Shunning jewellery business, Go-Gola's Sachin Jain finds profit in ice lollies

Mumbai-based Sachin Jain's future was pretty much set in stone, with his family'sjewellery business awaiting him after graduation. So, after a commerce degree from MMK College, Bandra, in 2002, he opted for a part-time business management course from NMIMS while working with his father.

"After three years of managing the family business, I realised that I was not interested," says the 31-year-old. So he picked a job at Egana India, a firm specialising in retailing branded watches.

"The job gave me an insight into the operation of retail companies since I was keen to tap the demand for food retailing. It also helped me save money for my venture," says Jain, who did not want his parents' help.

He managed to save Rs 5 lakh during his two-year stint at Egana and, along the way, zeroed in on his business idea: golas or 
ice lollies. "Golas were a childhood favourite for most people, but they were reluctant to let their kids try it because it was perceived as unhygienic," he says, adding, "Despite the huge potential of the business, it was limited to street vendors.
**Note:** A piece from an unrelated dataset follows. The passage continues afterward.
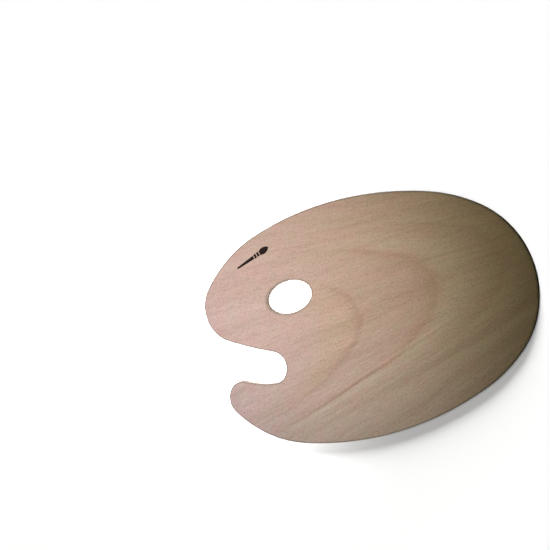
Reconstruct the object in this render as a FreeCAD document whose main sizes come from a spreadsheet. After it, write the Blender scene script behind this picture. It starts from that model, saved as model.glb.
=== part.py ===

I figured if I could organise it and rid it of apprehensions, I would have a hit venture on my hands." The problem was three-fold: the ice used for golas came from impure water, the syrup used synthetic raw material, and the vendors were unhygienic.

Jain began by looking for ways to use natural fruit juice. Over the next 2-3 months, he managed to crack the problem and hired three people to handle the front end of the business. "I trained them on presentation and hygiene while serving people," he adds.

In March 2008, he managed to find an ideal location for his first outlet, a 25 sq ft kiosk at Bandra Linking road. The kiosk was just big enough for two people to stand and serve customers. But since it was a prime shopping destination, he still had to pay a monthly rent of Rs 30,000, and a deposit of Rs 2.5 lakh. He also had to find a vendor who could deliver ice made from mineral or purified water.
"However, the one I found only delivered ice in cubes, not slabs. So I imported a machine worth Rs 15,000 to convert the ice cubes into the format we needed," he says. In the same month, he finally launched Go-Gola. "We got a very good response, and on the first day, we sold around 1,000 golas, at Rs30 each," says Jain, who kept the margins low, pricing it at Rs10 more than that charged by the street vendors.

The move paid off. Within a year, he set up kiosks in eight more locations in Mumbai and increased the staff to 18-20. "In the first year of operations, we got a business of around Rs 10 lakh," he adds. According to Jain, another thing he got right was the lease model for his realty expansion, making it easy to shut down any outlet posting sluggish sales. At present, he has retained only five profitable outlets.

"We are planning to set up bigger, 300 sq ft outlets now," he says. The first one opened shop in Mumbai recently. They will offer more varieties of international shakes and toppings, besides the current menu of 20 gola flavours, each priced at Rs 55 currently.